### Set exercise:
Find the string "caption" in the records. Copy every line it appears in.

### Records provided:
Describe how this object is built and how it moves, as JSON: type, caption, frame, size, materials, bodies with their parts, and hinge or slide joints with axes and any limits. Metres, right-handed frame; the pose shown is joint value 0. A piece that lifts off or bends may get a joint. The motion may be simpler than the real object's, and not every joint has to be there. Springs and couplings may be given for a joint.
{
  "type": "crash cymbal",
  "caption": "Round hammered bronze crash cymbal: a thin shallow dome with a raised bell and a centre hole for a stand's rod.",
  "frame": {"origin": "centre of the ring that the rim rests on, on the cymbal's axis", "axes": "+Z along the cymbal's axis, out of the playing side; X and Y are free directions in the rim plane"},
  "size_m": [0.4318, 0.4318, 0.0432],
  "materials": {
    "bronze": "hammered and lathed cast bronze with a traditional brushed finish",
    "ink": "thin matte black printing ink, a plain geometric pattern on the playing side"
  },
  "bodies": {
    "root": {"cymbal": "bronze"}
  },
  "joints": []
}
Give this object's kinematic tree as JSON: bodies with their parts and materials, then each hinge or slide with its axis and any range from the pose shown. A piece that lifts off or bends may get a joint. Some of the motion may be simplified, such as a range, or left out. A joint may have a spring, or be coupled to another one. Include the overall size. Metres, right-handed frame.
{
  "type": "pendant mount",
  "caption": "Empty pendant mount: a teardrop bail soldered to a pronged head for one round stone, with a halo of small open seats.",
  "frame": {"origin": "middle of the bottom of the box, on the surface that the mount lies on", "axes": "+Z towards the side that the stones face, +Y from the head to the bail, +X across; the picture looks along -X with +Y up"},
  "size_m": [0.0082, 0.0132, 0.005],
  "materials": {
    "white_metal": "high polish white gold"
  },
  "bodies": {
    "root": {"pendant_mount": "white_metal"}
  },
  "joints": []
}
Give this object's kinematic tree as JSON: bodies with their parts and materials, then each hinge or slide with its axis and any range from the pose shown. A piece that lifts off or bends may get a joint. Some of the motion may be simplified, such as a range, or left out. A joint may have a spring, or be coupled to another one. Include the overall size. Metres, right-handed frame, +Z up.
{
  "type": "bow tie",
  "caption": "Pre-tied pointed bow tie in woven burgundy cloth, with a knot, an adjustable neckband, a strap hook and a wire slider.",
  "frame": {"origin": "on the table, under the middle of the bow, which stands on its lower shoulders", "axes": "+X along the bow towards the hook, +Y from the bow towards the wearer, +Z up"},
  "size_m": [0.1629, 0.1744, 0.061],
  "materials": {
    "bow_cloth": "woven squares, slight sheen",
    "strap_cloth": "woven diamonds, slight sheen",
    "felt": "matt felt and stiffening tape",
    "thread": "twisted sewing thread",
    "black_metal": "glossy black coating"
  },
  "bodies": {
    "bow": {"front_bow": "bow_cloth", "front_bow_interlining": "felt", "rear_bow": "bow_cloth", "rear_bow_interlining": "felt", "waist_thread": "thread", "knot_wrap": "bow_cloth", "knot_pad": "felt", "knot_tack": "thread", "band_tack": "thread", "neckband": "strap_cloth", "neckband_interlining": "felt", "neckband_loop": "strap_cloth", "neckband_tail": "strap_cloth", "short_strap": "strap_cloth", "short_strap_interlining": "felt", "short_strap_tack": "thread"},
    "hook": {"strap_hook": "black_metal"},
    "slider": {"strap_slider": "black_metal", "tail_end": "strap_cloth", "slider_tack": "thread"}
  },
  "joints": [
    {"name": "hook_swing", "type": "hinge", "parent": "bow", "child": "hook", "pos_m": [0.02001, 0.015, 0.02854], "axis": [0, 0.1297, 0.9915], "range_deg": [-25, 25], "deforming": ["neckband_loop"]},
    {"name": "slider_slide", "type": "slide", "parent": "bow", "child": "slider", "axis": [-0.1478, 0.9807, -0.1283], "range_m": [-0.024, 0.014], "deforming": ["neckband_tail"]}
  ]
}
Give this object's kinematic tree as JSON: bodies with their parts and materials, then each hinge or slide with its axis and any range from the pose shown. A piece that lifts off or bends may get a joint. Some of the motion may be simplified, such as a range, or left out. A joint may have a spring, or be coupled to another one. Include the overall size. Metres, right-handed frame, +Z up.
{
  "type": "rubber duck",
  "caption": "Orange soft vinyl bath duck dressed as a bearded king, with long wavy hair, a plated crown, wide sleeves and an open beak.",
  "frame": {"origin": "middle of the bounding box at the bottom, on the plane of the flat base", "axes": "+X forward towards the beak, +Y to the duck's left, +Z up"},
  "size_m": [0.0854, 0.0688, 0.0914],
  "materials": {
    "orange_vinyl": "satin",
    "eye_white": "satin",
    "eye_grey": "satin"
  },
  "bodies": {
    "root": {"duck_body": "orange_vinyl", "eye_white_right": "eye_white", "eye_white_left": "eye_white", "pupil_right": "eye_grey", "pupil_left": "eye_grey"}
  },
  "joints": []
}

### Written solution:
Describe how this object is built and how it moves, as JSON: type, caption, frame, size, materials, bodies with their parts, and hinge or slide joints with axes and any limits. Metres, right-handed frame; the pose shown is joint value 0. A piece that lifts off or bends may get a joint. The motion may be simpler than the real object's, and not every joint has to be there. Springs and couplings may be given for a joint.
  "caption": "Round hammered bronze crash cymbal: a thin shallow dome with a raised bell and a centre hole for a stand's rod.",
  "caption": "Empty pendant mount: a teardrop bail soldered to a pronged head for one round stone, with a halo of small open seats.",
  "caption": "Pre-tied pointed bow tie in woven burgundy cloth, with a knot, an adjustable neckband, a strap hook and a wire slider.",
  "caption": "Orange soft vinyl bath duck dressed as a bearded king, with long wavy hair, a plated crown, wide sleeves and an open beak.",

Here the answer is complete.